Contenzioso

La condotta illecita consapevole vale il licenziamento

di Giulia Bifano e Massimiliano Biolchini

Il fatto che la condotta illecita sia stata tenuta dal dipendente in esecuzione di un ordine impartito da un superiore gerarchico non vale a far venire meno la giusta causa di licenziamento, se il lavoratore era in grado di comprendere l'illegittimità dell'ordine ricevuto.
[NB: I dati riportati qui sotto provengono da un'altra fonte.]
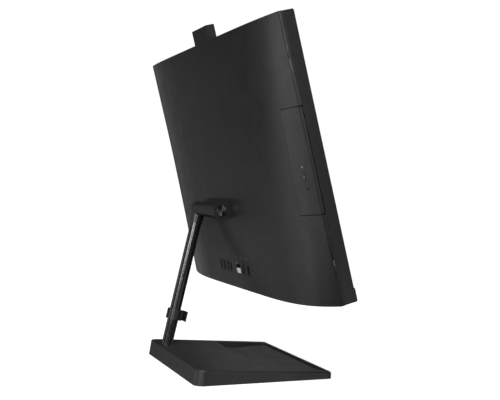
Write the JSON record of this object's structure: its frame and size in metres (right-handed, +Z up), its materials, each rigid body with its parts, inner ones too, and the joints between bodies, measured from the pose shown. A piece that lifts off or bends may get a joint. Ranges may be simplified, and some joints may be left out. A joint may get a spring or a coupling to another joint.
{
  "type": "all-in-one desktop computer",
  "caption": "All-in-one desktop computer: a wide screen head with a bulged back, optical drive, pop-up webcam and rear sockets, tilting on a leaning pole over a wedge base with a tray.",
  "frame": {"origin": "centre of the base's footprint, on the surface that it stands on", "axes": "+Z up, the screen faces -Y, +X to the right for a person who looks at the screen"},
  "size_m": [0.541, 0.1906, 0.4732],
  "materials": {
    "cover_plastic": "fine satin texture",
    "frame_plastic": "fine satin texture",
    "screen_glass": "glossy dark glass, screen off",
    "panel_metal": "bare sheet",
    "chin_plastic": "satin",
    "grille_plastic": "matte",
    "steel_sheet": "zinc plated sheet",
    "board_green": "solder mask",
    "chip_black": "moulded chip",
    "copper": "copper, lightly tarnished",
    "fin_metal": "bare fins",
    "fan_plastic": "moulded",
    "drive_metal": "satin cast and sheet",
    "socket_metal": "nickel plated",
    "flap_metal": "bright nickel plate",
    "socket_plastic": "moulded",
    "hinge_paint": "satin black paint",
    "hinge_steel": "turned steel",
    "cap_metal": "dark, brushed round",
    "pole_paint": "semi-gloss black paint",
    "base_plastic": "fine satin texture",
    "weight_steel": "black coated steel",
    "foot_rubber": "matte",
    "clip_plastic": "moulded",
    "lens_glass": "dark gloss window",
    "button_plastic": "satin",
    "tray_plastic": "matte",
    "led_clear": "clear light pipe",
    "ribbon_film": "flat cable"
  },
  "bodies": {
    "stand": {"base_shell": "base_plastic", "base_plate": "weight_steel", "base_fasteners": "hinge_steel", "base_feet": "foot_rubber", "pole": "pole_paint", "pole_flange": "steel_sheet", "hinge_barrel": "hinge_paint"},
    "head": {"rear_cover": "cover_plastic", "side_frame": "frame_plastic", "display_panel": "screen_glass", "backlight_unit": "panel_metal", "chin_panel": "chin_plastic", "speaker_grille": "grille_plastic", "speakers": "chip_black", "chassis_plate": "steel_sheet", "board_standoffs": "steel_sheet", "motherboard": "board_green", "board_parts": "chip_black", "memory_modules": "board_green", "solid_state_drive": "board_green", "wireless_card": "steel_sheet", "processor": "steel_sheet", "heat_spreader": "copper", "heat_pipe": "copper", "heat_fins": "fin_metal", "blower_housing": "fan_plastic", "hard_drive": "drive_metal", "hard_drive_caddy": "steel_sheet", "display_ribbon": "ribbon_film", "port_board": "board_green", "usb_sockets": "socket_metal", "network_socket": "socket_plastic", "hdmi_socket": "socket_metal", "power_inlet": "socket_plastic", "hinge_bridge": "steel_sheet", "hinge_bracket": "hinge_paint", "bracket_screws": "hinge_steel", "hinge_shaft": "hinge_steel", "hinge_cap": "cap_metal", "friction_washers": "hinge_steel", "hinge_nut": "hinge_steel", "power_switch": "chip_black", "webcam_guides": "chin_plastic", "drive_housing": "drive_metal"},
    "cable_clip": {"cable_clip": "clip_plastic"},
    "network_flap": {"network_flap": "flap_metal"},
    "webcam": {"webcam_housing": "frame_plastic", "webcam_window": "lens_glass", "webcam_lens": "lens_glass"},
    "drive_rails": {"drive_rails": "steel_sheet"},
    "disc_tray": {"disc_tray": "tray_plastic", "drive_bezel": "cover_plastic", "spindle_motor": "drive_metal", "sled_rods": "hinge_steel", "drive_led": "led_clear"},
    "disc_spindle": {"disc_spindle": "tray_plastic"},
    "laser_sled": {"laser_sled": "drive_metal"},
    "eject_button": {"eject_button": "button_plastic"},
    "power_button": {"power_button": "button_plastic"},
    "fan_rotor": {"fan_rotor": "fan_plastic"}
  },
  "joints": [
    {"name": "head_tilt", "type": "hinge", "parent": "stand", "child": "head", "pos_m": [0, 0.03225, 0.21898], "axis": [1, 0, 0], "range_deg": [-7, 20]},
    {"name": "clip_slide", "type": "slide", "parent": "stand", "child": "cable_clip", "axis": [0, -0.2215, 0.9751], "range_m": [-0.02, 0.07]},
    {"name": "webcam_slide", "type": "slide", "parent": "head", "child": "webcam", "axis": [0, 0.2588, 0.9659], "range_m": [-0.0215, 0]},
    {"name": "tray_slide", "type": "slide", "parent": "head", "child": "disc_tray", "axis": [-1, 0, 0], "range_m": [0, 0.132]},
    {"name": "rail_slide", "type": "slide", "parent": "head", "child": "drive_rails", "axis": [-1, 0, 0], "range_m": [0, 0.066]},
    {"name": "spindle_spin", "type": "hinge", "parent": "disc_tray", "child": "disc_spindle", "pos_m": [-0.165, 0.01201, 0.28487], "axis": [0, 0.9659, -0.2588], "continuous": true},
    {"name": "sled_slide", "type": "slide", "parent": "disc_tray", "child": "laser_sled", "axis": [1, 0, 0], "range_m": [0, 0.021]},
    {"name": "eject_press", "type": "slide", "parent": "disc_tray", "child": "eject_button", "axis": [0.3104, -0.9182, 0.246], "range_m": [0, 0.001], "stiffness_N_per_m": 600, "springref_m": -0.0008},
    {"name": "flap_swing", "type": "hinge", "parent": "head", "child": "network_flap", "pos_m": [-0.0175, 0.00104, 0.13303], "axis": [-1, 0, 0], "range_deg": [0, 40]},
    {"name": "power_press", "type": "slide", "parent": "head", "child": "power_button", "axis": [0, 0.2588, 0.9659], "range_m": [0, 0.0008], "stiffness_N_per_m": 600, "springref_m": -0.0008},
    {"name": "fan_spin", "type": "hinge", "parent": "head", "child": "fan_rotor", "pos_m": [0.1315, 0.02809, 0.35261], "axis": [0, 0.9659, -0.2588], "continuous": true}
  ],
  "couplings": [
    {"joint": "rail_slide", "follows": "tray_slide", "ratio": 0.5}
  ]
}
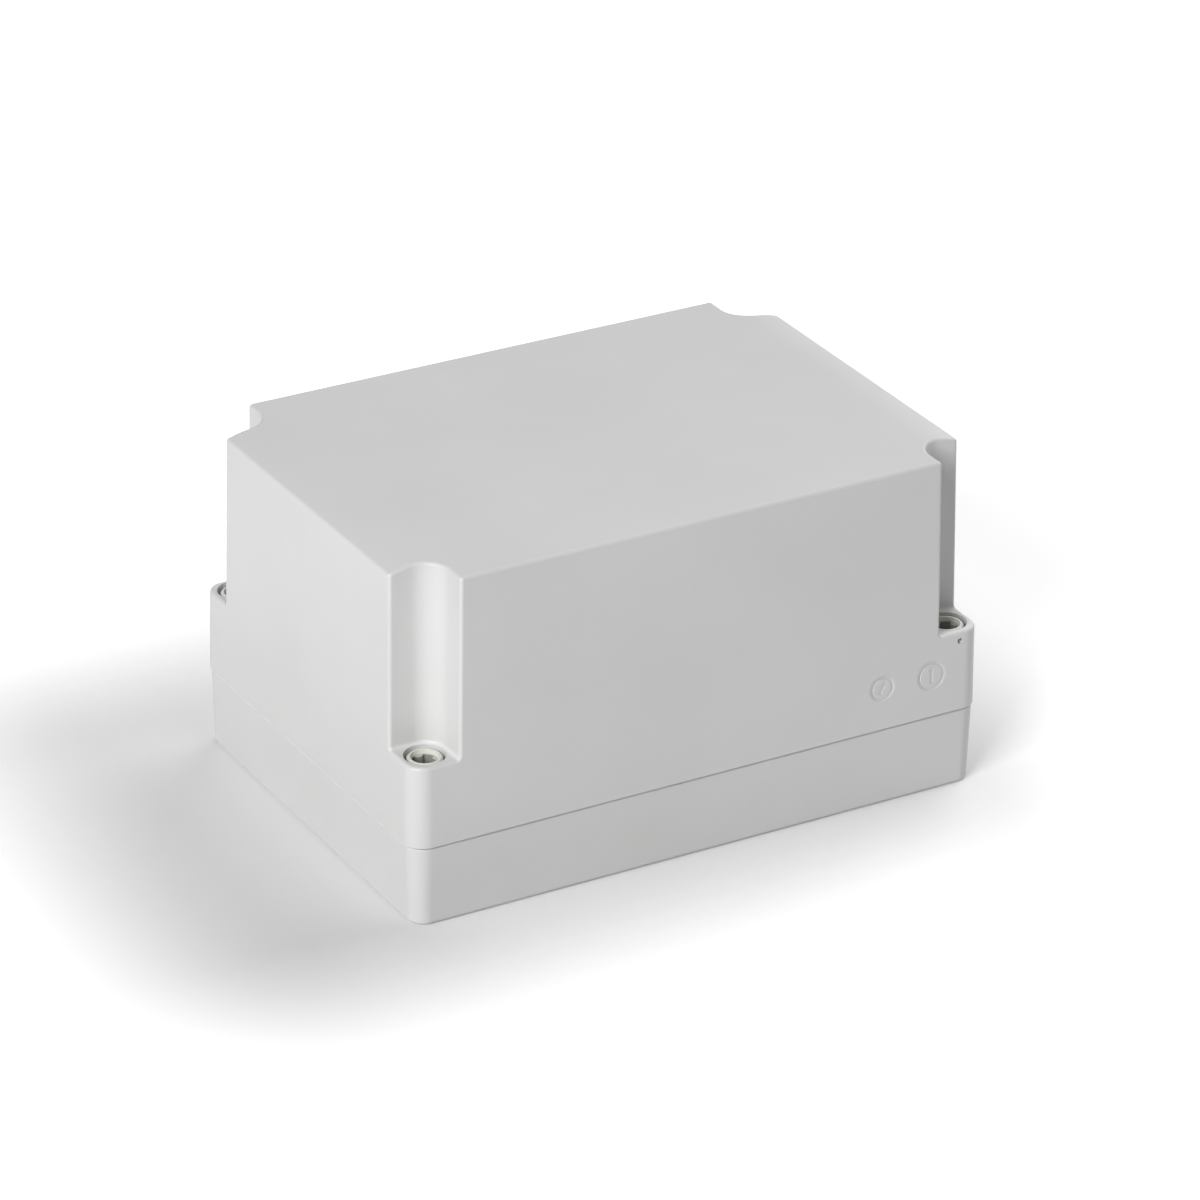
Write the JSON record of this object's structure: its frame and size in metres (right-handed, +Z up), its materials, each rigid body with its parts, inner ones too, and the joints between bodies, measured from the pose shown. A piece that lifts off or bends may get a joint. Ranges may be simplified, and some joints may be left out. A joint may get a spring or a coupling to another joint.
{
  "type": "plastic project box",
  "caption": "Tall rectangular moulded enclosure: shallow base, deep lid with screwdriver channels at its corners, sealed rim and captive lid screws.",
  "frame": {"origin": "middle of the underside", "axes": "+X along the length, +Y from the front to the back, +Z up from the base to the lid"},
  "size_m": [0.16, 0.113, 0.0905],
  "materials": {
    "enclosure_plastic": "satin light grey",
    "seal_rubber": "matt black foam rubber",
    "screw_polyamide": "satin off-white",
    "insert_brass": "turned"
  },
  "bodies": {
    "base_half": {"base": "enclosure_plastic", "threaded_insert_front_left": "insert_brass", "threaded_insert_front_right": "insert_brass", "threaded_insert_back_left": "insert_brass", "threaded_insert_back_right": "insert_brass"},
    "lid_half": {"lid": "enclosure_plastic", "gasket": "seal_rubber"},
    "retainer_front_left": {"screw_retainer_front_left": "screw_polyamide"},
    "screw_front_left": {"lid_screw_front_left": "screw_polyamide"},
    "retainer_front_right": {"screw_retainer_front_right": "screw_polyamide"},
    "screw_front_right": {"lid_screw_front_right": "screw_polyamide"},
    "retainer_back_left": {"screw_retainer_back_left": "screw_polyamide"},
    "screw_back_left": {"lid_screw_back_left": "screw_polyamide"},
    "retainer_back_right": {"screw_retainer_back_right": "screw_polyamide"},
    "screw_back_right": {"lid_screw_back_right": "screw_polyamide"}
  },
  "joints": [
    {"name": "lid_lift", "type": "slide", "parent": "base_half", "child": "lid_half", "axis": [0, 0, 1], "range_m": [0, 0.12]},
    {"name": "screw_rise_front_left", "type": "slide", "parent": "lid_half", "child": "retainer_front_left", "axis": [0, 0, 1], "range_m": [0, 0.0094]},
    {"name": "screw_turn_front_left", "type": "hinge", "parent": "retainer_front_left", "child": "screw_front_left", "pos_m": [-0.0732, -0.0497, 0.037], "axis": [0, 0, 1], "range_deg": [0, 1440]},
    {"name": "screw_rise_front_right", "type": "slide", "parent": "lid_half", "child": "retainer_front_right", "axis": [0, 0, 1], "range_m": [0, 0.0094]},
    {"name": "screw_turn_front_right", "type": "hinge", "parent": "retainer_front_right", "child": "screw_front_right", "pos_m": [0.0732, -0.0497, 0.037], "axis": [0, 0, 1], "range_deg": [0, 1440]},
    {"name": "screw_rise_back_left", "type": "slide", "parent": "lid_half", "child": "retainer_back_left", "axis": [0, 0, 1], "range_m": [0, 0.0094]},
    {"name": "screw_turn_back_left", "type": "hinge", "parent": "retainer_back_left", "child": "screw_back_left", "pos_m": [-0.0732, 0.0497, 0.037], "axis": [0, 0, 1], "range_deg": [0, 1440]},
    {"name": "screw_rise_back_right", "type": "slide", "parent": "lid_half", "child": "retainer_back_right", "axis": [0, 0, 1], "range_m": [0, 0.0094]},
    {"name": "screw_turn_back_right", "type": "hinge", "parent": "retainer_back_right", "child": "screw_back_right", "pos_m": [0.0732, 0.0497, 0.037], "axis": [0, 0, 1], "range_deg": [0, 1440]}
  ],
  "couplings": [
    {"joint": "screw_turn_front_left", "follows": "screw_rise_front_left", "rad_per_m": 2673.7},
    {"joint": "screw_turn_front_right", "follows": "screw_rise_front_right", "rad_per_m": 2673.7},
    {"joint": "screw_turn_back_left", "follows": "screw_rise_back_left", "rad_per_m": 2673.7},
    {"joint": "screw_turn_back_right", "follows": "screw_rise_back_right", "rad_per_m": 2673.7}
  ]
}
Lo ha chiarito la Corte di cassazione con la sentenza 23600/2018, decidendo sul ricorso proposto da una società che si era vista condannata alla reintegra nel posto di lavoro di un dipendente che, licenziato per avere contabilizzato di alcuni lavori non eseguiti, aveva addotto a giustificazione del proprio illecito di avere ricevuto un ordine in tal senso dal proprio superiore gerarchico nell'ambito di una riunione a cui avevano partecipato altri colleghi.

In sede di merito, le corti territoriali avevano accolto il ricorso del lavoratore, rilevando come l'errata contabilizzazione di lavori non eseguiti fosse conseguita a un ordine impartito dal superiore al fine di inserire alcuni metri di tubature lineari all'interno della cartografia aziendale e nel patrimonio della stessa, in quanto unica possibilità di aggiornamento tardivo di queste informazioni che non erano state registrate al tempo dell'effettiva esecuzione dei lavori di ristrutturazione.
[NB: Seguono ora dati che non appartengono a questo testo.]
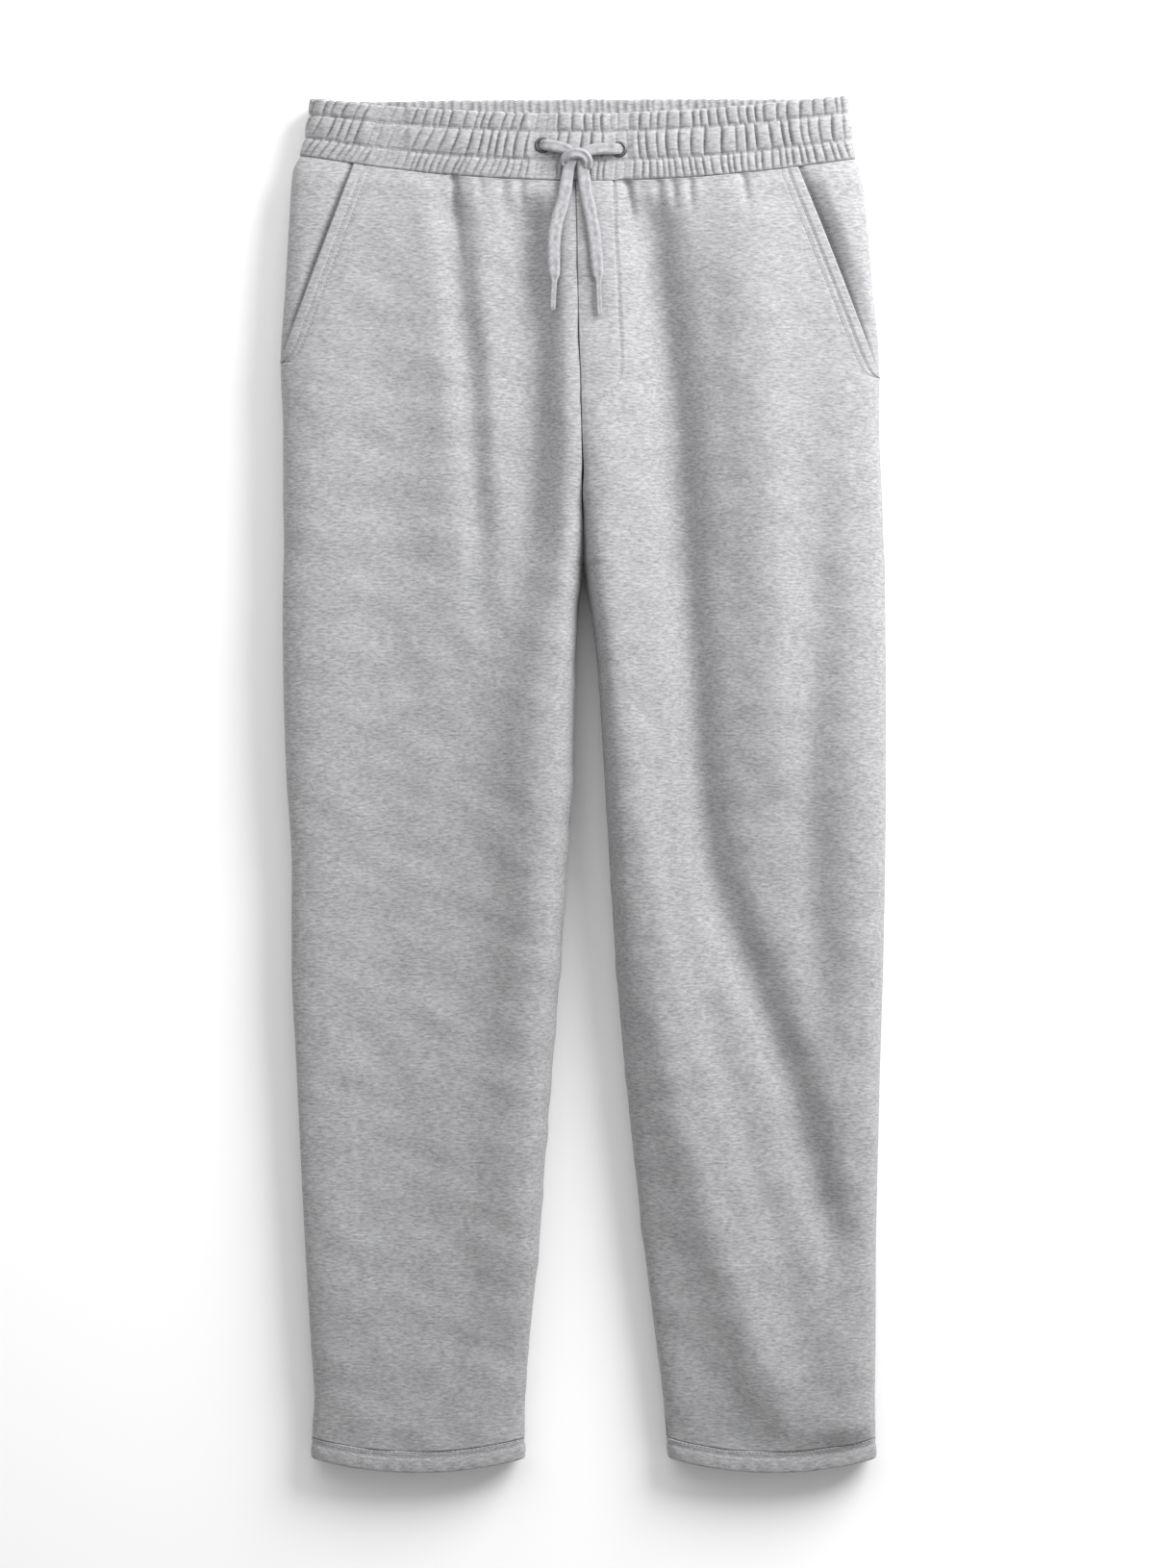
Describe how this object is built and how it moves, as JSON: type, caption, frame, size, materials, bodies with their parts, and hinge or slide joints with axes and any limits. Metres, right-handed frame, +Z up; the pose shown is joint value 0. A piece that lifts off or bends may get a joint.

Alla luce di queste circostanze, la Corte d'appello di Roma confermava l'illegittimità del licenziamento rilevata in sede di primo grado, rilevando come le circostanze sottese alla condotta del dipendente valessero a rivelare l'assenza di colpa o dolo da parte di quest'ultimo, che si era invece limitato a eseguire alcune direttive del superiore senza qualsivoglia intento di danneggiare il datore di lavoro.
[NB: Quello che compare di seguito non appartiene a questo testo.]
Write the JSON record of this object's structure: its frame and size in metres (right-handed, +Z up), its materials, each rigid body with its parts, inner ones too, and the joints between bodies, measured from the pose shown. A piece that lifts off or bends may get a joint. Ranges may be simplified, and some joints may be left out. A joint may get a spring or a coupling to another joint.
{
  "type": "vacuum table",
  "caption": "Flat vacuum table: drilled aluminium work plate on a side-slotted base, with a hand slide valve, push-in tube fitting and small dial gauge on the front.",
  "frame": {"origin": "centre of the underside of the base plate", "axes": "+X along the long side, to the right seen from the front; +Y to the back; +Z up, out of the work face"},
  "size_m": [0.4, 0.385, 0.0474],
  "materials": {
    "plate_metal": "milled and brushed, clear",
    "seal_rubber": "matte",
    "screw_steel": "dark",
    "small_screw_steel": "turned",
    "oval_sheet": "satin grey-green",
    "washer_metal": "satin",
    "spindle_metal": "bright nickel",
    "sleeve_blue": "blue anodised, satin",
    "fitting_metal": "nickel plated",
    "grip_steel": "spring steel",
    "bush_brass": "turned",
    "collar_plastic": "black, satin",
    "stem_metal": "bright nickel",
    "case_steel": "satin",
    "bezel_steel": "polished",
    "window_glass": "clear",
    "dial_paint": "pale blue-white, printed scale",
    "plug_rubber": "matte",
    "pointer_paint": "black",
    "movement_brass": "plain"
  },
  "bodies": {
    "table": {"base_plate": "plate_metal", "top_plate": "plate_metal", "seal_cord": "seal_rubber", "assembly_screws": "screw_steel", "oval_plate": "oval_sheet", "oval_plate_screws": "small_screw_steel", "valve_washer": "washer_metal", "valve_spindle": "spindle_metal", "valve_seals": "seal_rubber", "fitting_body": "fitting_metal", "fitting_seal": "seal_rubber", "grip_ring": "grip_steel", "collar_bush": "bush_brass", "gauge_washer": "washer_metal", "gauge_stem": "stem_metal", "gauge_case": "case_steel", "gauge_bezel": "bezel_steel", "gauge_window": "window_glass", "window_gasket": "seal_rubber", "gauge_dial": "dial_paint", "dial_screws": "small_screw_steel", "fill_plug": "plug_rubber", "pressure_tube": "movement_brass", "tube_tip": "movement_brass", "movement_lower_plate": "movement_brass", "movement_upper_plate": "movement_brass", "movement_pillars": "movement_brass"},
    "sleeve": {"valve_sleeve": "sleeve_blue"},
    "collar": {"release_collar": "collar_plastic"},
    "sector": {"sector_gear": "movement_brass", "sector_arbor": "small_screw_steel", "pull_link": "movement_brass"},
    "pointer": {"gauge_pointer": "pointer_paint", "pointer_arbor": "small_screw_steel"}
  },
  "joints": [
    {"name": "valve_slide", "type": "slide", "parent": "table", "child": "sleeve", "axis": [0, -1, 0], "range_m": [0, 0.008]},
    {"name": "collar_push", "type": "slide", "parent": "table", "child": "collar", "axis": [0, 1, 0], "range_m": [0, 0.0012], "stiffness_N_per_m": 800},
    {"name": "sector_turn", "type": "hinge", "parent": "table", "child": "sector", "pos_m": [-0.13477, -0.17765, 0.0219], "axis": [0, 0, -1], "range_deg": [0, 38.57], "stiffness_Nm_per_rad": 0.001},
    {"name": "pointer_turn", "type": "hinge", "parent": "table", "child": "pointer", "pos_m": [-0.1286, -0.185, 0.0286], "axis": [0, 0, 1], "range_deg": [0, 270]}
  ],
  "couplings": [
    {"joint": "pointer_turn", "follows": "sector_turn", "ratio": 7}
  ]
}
Investita della questione, la Corte di cassazione ha anzitutto ribadito l'inapplicabilità ai rapporti tra soggetti privati dell'articolo 51 del codice penale, che scrimina la condotta di chi commette fatti illeciti nell'esecuzione di un ordine ricevuto dalla pubblica autorità: neppure nell'ambito di un rapporto di lavoro, infatti, sussiste un rapporto di supremazia, inteso quale potere superiore conferito dalla legge in capo ad un soggetto nei confronti di un altro. Pertanto, ha proseguito la corte nell'accogliere il ricorso del datore di lavoro, quello che le corti di merito avrebbero dovuto indagare non era il solo rapporto gerarchico tra chi aveva dato e ricevuto un ordine, quanto anche il grado di divergenza dello stesso ordine rispetto ai principi e ai vincoli dell'ordinamento e il fatto che lo stesso fosse o meno conosciuto e conoscibile dal dipendente.

Nel caso specifico, hanno osservato i giudici di legittimità, il lavoratore era evidentemente in grado di riconoscere autonomamente la natura illegittima della condotta richiestagli dal superiore e, pertanto, avrebbe potuto (e dovuto) porre a tale richiesta un rifiuto, o quantomeno un ostacolo. A nulla in questo senso rileva il fatto che non vi fosse una procedura alternativa idonea a consentire l'aggiornamento tardivo della cartografia e del patrimonio aziendali in quanto, sottolinea la Corte, l'intervento umano può modificare il funzionamento delle tecnologie informatiche preposte a tali tipi di registrazioni. Ben avrebbe potuto il dipendente, dunque, suggerire un intervento sui dispositivi tecnologici aziendali piuttosto che ottemperare a un ordine avente natura illecita.

È confermato dunque il licenziamento per giusta causa comminato al lavoratore, sul quale infatti la società non può essere effettivamente in grado di riporre fiducia per il corretto adempimento delle proprie prestazioni, essendosi quest'ultimo «posto supinamente, ove anche non intenzionalmente, in condizioni di violare in modo ripetuto i doveri di diligenza e fedeltà», violando le procedure definite dal datore di lavoro allo scopo di dare seguito ad un ordine al quale, invece, avrebbe dovuto opporre un legittimo rifiuto.